On the other hand, my biggest disappointment is with the way we don't really care that, during the course of this movie, several planets are destroyed and billions of lives lost. It happens, and then we immediately lose interest in it as we prepare for the remake of the final battle to destroy the Death Star. This is definitely a flaw in the writing, and I'm not going to say I forgive the writers (Lawrence Kasdan and J.J. Abrams) for this. However, they've given us so many good aspects to this movie that I'll count myself as a fan and gladly line up for the next movie when it premieres.

I was ten years old when Star Wars premiered in 1977. But that was thirty-nine years ago, and a lot has changed since then. Movies have striven to capture the magic that caught the world by surprise when the first movie premiered…and sometimes, they've succeeded in doing so. Even George Lucas was never able to re-create that original feeling when he gave us those dreadful prequels. They were interesting and enjoyable science fiction movies, but they didn't have that rare quality we saw with Star Wars and The Empire Strikes Back, the rare spell that can capture the fancy and imagination of a young child and maybe change his (or her) life forever.

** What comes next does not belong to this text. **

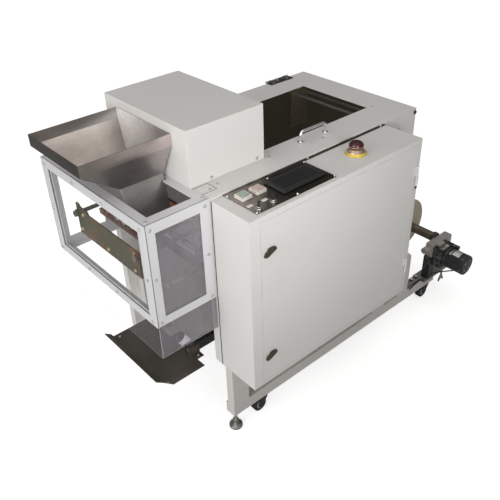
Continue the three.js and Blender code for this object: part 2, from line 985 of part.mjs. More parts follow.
piece(
  "tension_screw",
  join(
    rod("z", [1125, 142], -268, BEAM.top + 14, 4, 4, 12),
    rod("z", [1125, 142], BEAM.top + 6.3, BEAM.top + 14, 8, 8, 6),
    outlineXZ(
      [
        [1121, -250],
        [1129, -250],
        [1141, -272],
        [1138, -280],
        [1125, -266],
        [1112, -280],
        [1109, -272],
      ],
      139.5,
      144.5,
    ),
  ),
  0xa09c94,
  1,
  0.3,
);

// ---- feet and casters ----
for (const [side, y] of [["near", 158], ["far", mirrorY(158)]]) {
  piece(
    "levelling_foot_" + side,
    join(
      turned(
        [FOOT_X, y],
        [
          [0, FLOOR],
          [21.5, FLOOR],
          [21.5, FLOOR + 9],
          [9, FLOOR + 15],
          [6, FLOOR + 16],
          [6, -214],
          [0, -214],
        ],
      ),
      rod("z", [FOOT_X, y], FLOOR + 24, FLOOR + 32, 10, 10, 6),
    ),
    0x5a5856,
    1,
    0.4,
  );
}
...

That happened with Star Wars, Superman, Raiders of the Lost Ark, E.T., and even later with The Lord of the Rings, Harry Potter, The Dark Knight, the Sam Raimi Spider-Man and Spider-Man 2, and even with The Avengers and Guardians of the Galaxy. All of these later movies took their inspiration from Star Wars. And with The Force Awakens, the circle is now complete. As it began with Star Wars, so it has returned. The magic is back.